<<<<
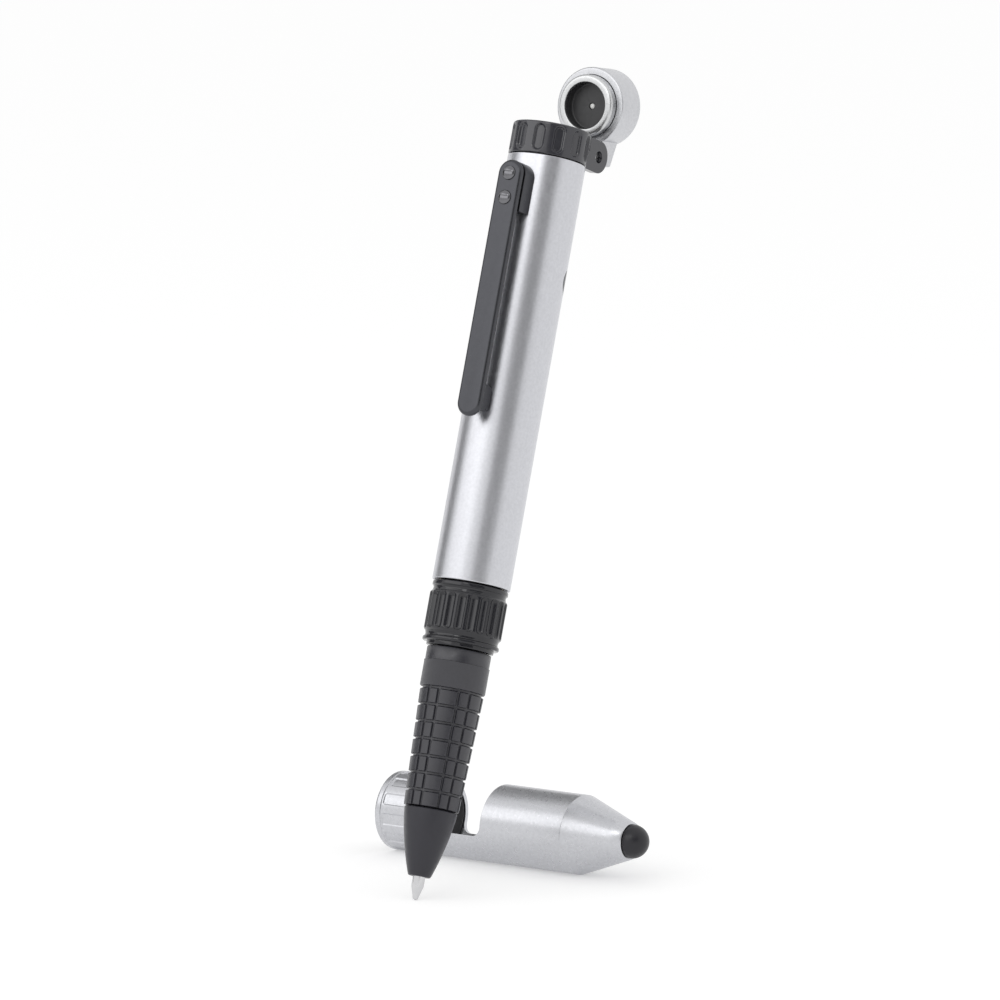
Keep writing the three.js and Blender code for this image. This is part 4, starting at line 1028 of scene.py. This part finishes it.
def make_ring():
    middles = spread(SLOT_COUNT)
    cut = [m for m in middles if abs(m - math.pi) > SLOT_FREE_ZONE]
    reach = (SLOT_WIDTH / 2 + SLOT_MARGIN) / RING_RADIUS
    angles = fine_angles(middles, reach, SLOT_STEPS, SLOT_LAND_STEPS)
    spigot = barrel_bore - FIT_GAP
    spigot_bore = CELL_RADIUS + FIT_GAP + RING_SPIGOT_SPACE
    spigot_bottom = ring_bottom - RING_SPIGOT_LENGTH
    socket = BEZEL_RADIUS + SOCKET_GAP
    stud_hole = STUD_RADIUS + FIT_GAP
    lower = [(spigot_bore, spigot_bottom), (spigot, spigot_bottom), (spigot, ring_bottom)]
    lower += [(RING_RADIUS - RING_CHAMFER, ring_bottom)]
    rings = rings_along(lower, angles)
    wall_low = ring_bottom + RING_CHAMFER
    wall_high = ring_top - RING_ROUNDING
    for height in np.linspace(wall_low, wall_high, int((wall_high - wall_low) / DETAIL_STEP)):
        depth = slotted(angles, height - pivot_level, cut, RING_RADIUS, ring_slot)
        rings.append(ring_at(RING_RADIUS - depth, height, angles))
    upper = corner((RING_RADIUS, ring_top), DOWN, IN, RING_ROUNDING)[1:]
    upper += [(socket + SOCKET_CHAMFER, ring_top), (socket, ring_top - SOCKET_CHAMFER)]
    upper += [(socket, socket_floor), (stud_hole, socket_floor), (stud_hole, web_bottom)]
    upper += [(spigot_bore, web_bottom)]
    rings += rings_along(upper, angles)
    thing = make("ring", loft(rings), PEN)
    combine(thing, [ear(-1), ear(1)], "UNION")
    outer = EAR_INNER + EAR_THICKNESS
    floor = ring_top - SOCKET_DEPTH + FIT_GAP
    path = box((-outer - FIT_GAP, 0, floor), (outer + FIT_GAP, RELIEF_REACH, ring_top + 1))
    between = box((-EAR_INNER, 0, floor), (EAR_INNER, PIVOT_REACH, ring_top + 1))
    pin_hole = along_hinge(rod(PIN_RADIUS + FIT_GAP, -2 * outer, 2 * outer))
    combine(thing, [path, between, pin_hole], "DIFFERENCE")
    finish_piece(thing, "ring", "top_ring", RING_BLACK, smooth=40)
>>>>
AIM
Would you copy out each line exactly as written?

SOLUTION
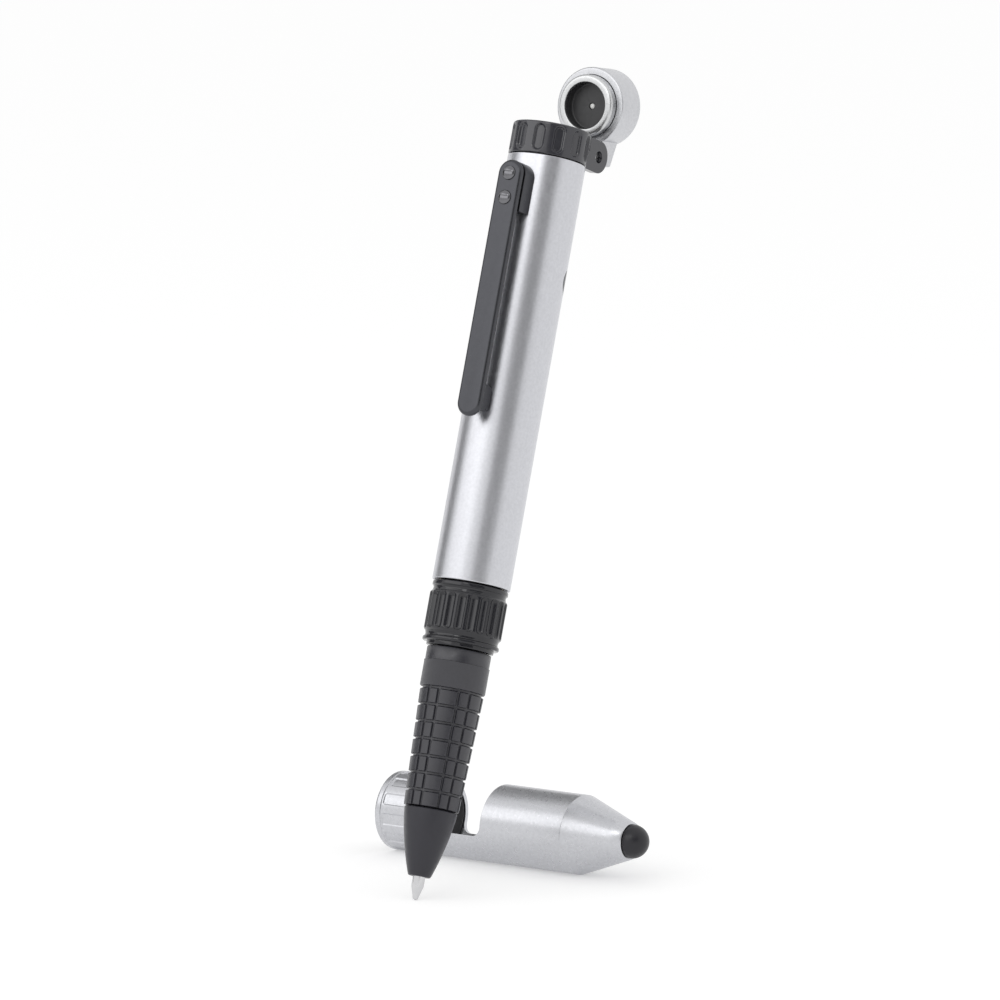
Keep writing the three.js and Blender code for this image. This is part 4, starting at line 1028 of scene.py. This part finishes it.
def make_ring():
    middles = spread(SLOT_COUNT)
    cut = [m for m in middles if abs(m - math.pi) > SLOT_FREE_ZONE]
    reach = (SLOT_WIDTH / 2 + SLOT_MARGIN) / RING_RADIUS
    angles = fine_angles(middles, reach, SLOT_STEPS, SLOT_LAND_STEPS)
    spigot = barrel_bore - FIT_GAP
    spigot_bore = CELL_RADIUS + FIT_GAP + RING_SPIGOT_SPACE
    spigot_bottom = ring_bottom - RING_SPIGOT_LENGTH
    socket = BEZEL_RADIUS + SOCKET_GAP
    stud_hole = STUD_RADIUS + FIT_GAP
    lower = [(spigot_bore, spigot_bottom), (spigot, spigot_bottom), (spigot, ring_bottom)]
    lower += [(RING_RADIUS - RING_CHAMFER, ring_bottom)]
    rings = rings_along(lower, angles)
    wall_low = ring_bottom + RING_CHAMFER
    wall_high = ring_top - RING_ROUNDING
    for height in np.linspace(wall_low, wall_high, int((wall_high - wall_low) / DETAIL_STEP)):
        depth = slotted(angles, height - pivot_level, cut, RING_RADIUS, ring_slot)
        rings.append(ring_at(RING_RADIUS - depth, height, angles))
    upper = corner((RING_RADIUS, ring_top), DOWN, IN, RING_ROUNDING)[1:]
    upper += [(socket + SOCKET_CHAMFER, ring_top), (socket, ring_top - SOCKET_CHAMFER)]
    upper += [(socket, socket_floor), (stud_hole, socket_floor), (stud_hole, web_bottom)]
    upper += [(spigot_bore, web_bottom)]
    rings += rings_along(upper, angles)
    thing = make("ring", loft(rings), PEN)
    combine(thing, [ear(-1), ear(1)], "UNION")
    outer = EAR_INNER + EAR_THICKNESS
    floor = ring_top - SOCKET_DEPTH + FIT_GAP
    path = box((-outer - FIT_GAP, 0, floor), (outer + FIT_GAP, RELIEF_REACH, ring_top + 1))
    between = box((-EAR_INNER, 0, floor), (EAR_INNER, PIVOT_REACH, ring_top + 1))
    pin_hole = along_hinge(rod(PIN_RADIUS + FIT_GAP, -2 * outer, 2 * outer))
    combine(thing, [path, between, pin_hole], "DIFFERENCE")
    finish_piece(thing, "ring", "top_ring", RING_BLACK, smooth=40)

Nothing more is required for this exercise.